We have every reason to conclude that this temple at Naga-pattinam was re-built in the early years of Rajaraja I and that it received considerable attention from the representatives of the king of Sri Vijaya and Kadaram in the years following the issue of the Larger Leyden Grant, which placed the village of Anaiman-galam at the disposal of the Buddhist vihara named after that king. Evidently Nagapattinam was an important port of call for the tradesmen from that kingdom and the vihara would have catered to their religious needs. In view of its commercial and military importance we get such names as Senamukham (cantonment) and Madigai Ariyachchalai, and terms like agamhadi niyayangal, comprising several constituents such as vettaikkaravar, terinda-vil, agambadi-anukka-vil, Rajarajan-velaikkarar, Senapatigal and Danda-nayakam, all military terms describing various units, regiments and commanders.
The temple faces east. The inner gopuram has three storeys and the outer, five. Behind the Linga of Karohanar, there is a sculpture of Somaskandar surrounded by rishis as we find at Vijayalaya Cholisvaram at Vikkanampundi and Tiruvilimilalai. The sculptures of the devakoshtas are Dakshinamurti in the south, Lingodbhavar in the west and Brahma, Ardhanarisvara, Durgai and Bhikshatanar in the north.

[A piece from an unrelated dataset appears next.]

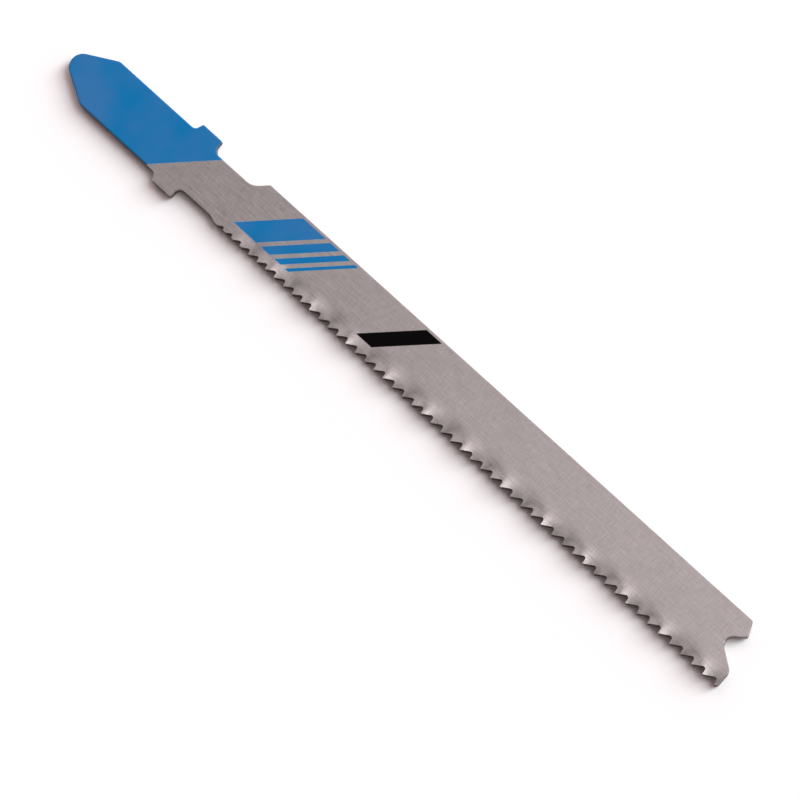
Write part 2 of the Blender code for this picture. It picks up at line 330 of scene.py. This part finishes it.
cut_wall_and_painted_shade = bpy.data.materials.new("cut_wall_and_painted_shade")
cut_wall_and_painted_shade.use_nodes = True
tree = cut_wall_and_painted_shade.node_tree
shader = tree.nodes["Principled BSDF"]
shader.inputs["Metallic"].default_value = 1.0
shader.inputs["Roughness"].default_value = CUT_WALL_ROUGHNESS
position = add("ShaderNodeTexCoord").outputs["Object"]
x_place, y_place, _ = add("ShaderNodeSeparateXYZ", {0: position}).outputs
cutter_marks = tool_lines(*CUTTER_MARKS)
# mask of the gullet walls, which get the darker colour as painted shade in the recesses
milled_painted_shade = maths("MULTIPLY", maths("GREATER_THAN", x_place, TOOTH_ROW_START),
               maths("LESS_THAN", y_place, GULLET_TOP))
wall_dark, wall_light = (
    mixed(milled_painted_shade, punched, milled_shaded)
    for punched, milled_shaded in zip(shades(CUT_WALL_AND_PAINTED_SHADE, CUTTER_SHADES), shades(MILLED_WALL_PAINTED_SHADE, CUTTER_SHADES)))
tree.links.new(mixed(cutter_marks, wall_dark, wall_light), shader.inputs["Base Color"])
bump = add("ShaderNodeBump", {"Height": cutter_marks, "Strength": CUTTER_RELIEF, "Distance": LINE_DEPTH})
tree.links.new(bump.outputs[0], shader.inputs["Normal"])

blade_mesh.materials.append(finish)
blade_mesh.materials.append(cut_wall_and_painted_shade)
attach(blade, "root")
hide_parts("jigsaw_blade")

# The table under the blade: a plain white board, painted matt, that keeps the blade's
# shadow. Seen directly or mirrored, it shows a touch brighter.
TABLE_SIZE = 3.0
BOARD_PAINT = (0.93, 0.93, 0.935, 1.0)
BOARD_GLOW = (1.0, 0.99, 1.0, 1.0)
GLOW_STRENGTH = 0.01

board = bmesh.new()
bmesh.ops.create_grid(board, x_segments=1, y_segments=1, size=TABLE_SIZE / 2)
table_mesh = bpy.data.meshes.new("white_table")
board.to_mesh(table_mesh)
board.free()
table = bpy.data.objects.new("white_table", table_mesh)
bpy.context.scene.collection.objects.link(table)
white_board = bpy.data.materials.new("white_board")
white_board.use_nodes = True
tree = white_board.node_tree
tree.nodes.remove(tree.nodes["Principled BSDF"])
paint = add("ShaderNodeBsdfDiffuse", {"Color": BOARD_PAINT}).outputs[0]
glow = add("ShaderNodeEmission", {"Color": BOARD_GLOW, "Strength": GLOW_STRENGTH}).outputs[0]
seen = add("ShaderNodeLightPath").outputs
seen_directly = maths("MAXIMUM", seen["Is Camera Ray"], seen["Is Glossy Ray"])
seen_directly = maths("MAXIMUM", seen_directly, seen["Is Transmission Ray"])
both = add("ShaderNodeAddShader", {0: paint, 1: glow}).outputs[0]
surface = add("ShaderNodeMixShader", {0: seen_directly, 1: paint, 2: both}).outputs[0]
tree.links.new(surface, tree.nodes["Material Output"].inputs[0])
table_mesh.materials.append(white_board)

# The camera: a long lens that looks down on the blade, leaning a little towards its free
# end and its teeth, and turned so that the blade crosses the picture from corner to corner.
VIEW_POINT = Vector((0.003341, -0.003427, STRIP_TOP))
VIEW_DISTANCE = 0.425
LEAN_TO_FREE_END = math.radians(11.53)
LEAN_TO_TEETH = math.radians(4.0)
TURN_OF_PICTURE = math.radians(42.298)
LENS = 191.5
SENSOR_WIDTH = 36.0
NEAREST_SEEN = 0.01

towards_camera = Vector((math.tan(LEAN_TO_FREE_END), -math.tan(LEAN_TO_TEETH), 1.0)).normalized()
level = (Vector((1.0, 0.0, 0.0)) - towards_camera * towards_camera.x).normalized()
upright = towards_camera.cross(level)
right = level * math.cos(TURN_OF_PICTURE) + upright * math.sin(TURN_OF_PICTURE)
up = upright * math.cos(TURN_OF_PICTURE) - level * math.sin(TURN_OF_PICTURE)
camera_data = bpy.data.cameras.new("camera")
camera_data.lens = LENS
camera_data.sensor_width = SENSOR_WIDTH
camera_data.clip_start = NEAREST_SEEN
camera = bpy.data.objects.new("camera", camera_data)
bpy.context.scene.collection.objects.link(camera)
camera.location = VIEW_POINT + towards_camera * VIEW_DISTANCE
camera.rotation_euler = Matrix((right, up, towards_camera)).transposed().to_euler()
bpy.context.scene.camera = camera

# The light: two large soft lamps beyond the back edge, in a room whose half behind them is
# white and whose half behind the camera is dim. What the steel mirrors is that room's
# ceiling, with a dark doorway, a window and a curtain along it and a glint of the lamps.
LAMP_TURN = math.radians(65.0)
HIGH_LAMP = (1.54, math.radians(49.0), math.radians(36.0))
LOW_LAMP = (1.60, math.radians(25.0), math.radians(26.0))
LAMP_TINT = (0.86, 1.0, 1.0)
WALL_TINT = (1.0, 0.77, 0.78)
CEILING_TINT = (1.0, 0.97, 0.98)
BACKGROUND = (1.0, 1.0, 1.0)
BACKGROUND_STRENGTH = 1.0

for name, (strength, height, softness) in (("high_lamp", HIGH_LAMP), ("low_lamp", LOW_LAMP)):
    lamp_data = bpy.data.lights.new(name, "SUN")
    lamp_data.energy = strength
    lamp_data.angle = softness
    lamp_data.color = LAMP_TINT
    lamp = bpy.data.objects.new(name, lamp_data)
    bpy.context.scene.collection.objects.link(lamp)
    from_lamp = Vector((math.cos(height) * math.cos(LAMP_TURN), math.cos(height) * math.sin(LAMP_TURN),
                        math.sin(height)))
    lamp.rotation_euler = from_lamp.to_track_quat("Z", "Y").to_euler()

# each step of the room: where it starts and ends, in parts of a direction of length 1, and its two levels
HALF_DOME = ((-0.06, 0.10), (0.056, 1.23))
DARK_DOORWAY = ((-0.305, -0.17), (0.14, 0.98))
LEFT_WINDOW = ((-0.36, -0.28), (0.66, 0.0))
RIGHT_CURTAIN = ((-0.07, 0.09), (0.0, -0.40))
BACK_WALL = ((-0.25, 0.25), (0.82, 1.34))
GLINT_START = ((0.27, 0.37), (0.0, 1.0))
GLINT_END = ((0.50, 0.60), (1.0, 0.0))
GLINT_ALONG = ((-0.24, -0.08), (-0.30, 1.60))

room = bpy.data.worlds.new("white_room")
room.use_nodes = True
bpy.context.scene.world = room
tree = room.node_tree
walls = tree.nodes["Background"]
seen = add("ShaderNodeLightPath").outputs
direction = add("ShaderNodeTexCoord").outputs["Generated"]
along_room, across_room, _ = add("ShaderNodeSeparateXYZ", {0: direction}).outputs


def graded(value, span, levels):
    """A soft step between two levels, across a span of the value."""
    return add("ShaderNodeMapRange", {
        "Value": value, "From Min": span[0], "From Max": span[1], "To Min": levels[0], "To Max": levels[1],
    }, interpolation_type="SMOOTHSTEP").outputs[0]


half_dome = graded(across_room, *HALF_DOME)
lengthwise = maths("ADD", graded(along_room, *DARK_DOORWAY), graded(along_room, *LEFT_WINDOW))
lengthwise = maths("ADD", lengthwise, graded(along_room, *RIGHT_CURTAIN))
glint = maths("MULTIPLY", graded(across_room, *GLINT_START), graded(across_room, *GLINT_END))
glint = maths("MULTIPLY", glint, graded(along_room, *GLINT_ALONG))
crosswise = maths("ADD", graded(across_room, *BACK_WALL), glint)
ceiling = maths("MULTIPLY", lengthwise, crosswise)
mirrored = maths("MAXIMUM", seen["Is Glossy Ray"], seen["Is Transmission Ray"])
strength = between(seen["Is Camera Ray"], between(mirrored, half_dome, ceiling), BACKGROUND_STRENGTH)
tint = mixed(seen["Is Camera Ray"], mixed(mirrored, WALL_TINT, CEILING_TINT), BACKGROUND)
tree.links.new(strength, walls.inputs["Strength"])
tree.links.new(tint, walls.inputs["Color"])

bpy.context.scene.view_settings.view_transform = "Standard"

There should have been an icon of Ganapati in a southern niche. The Ghandesvara shrine is situated in the north prakara close to the main shrine.
The Vitankar shrine lies to the south of the main shrine. The Amman shrine should belong to the Later Chola period. The present structure of the main shrine indicates renovation in the days of Sembiyan Mahadevi. Among the bronzes, we may mention the five-faced Herambha Ganapati riding a lion, a Subrahmanyar figure with bow and arrow and a Nataraja a dated bronze of the period of Rajadhiraja I (Pls 61 to 70).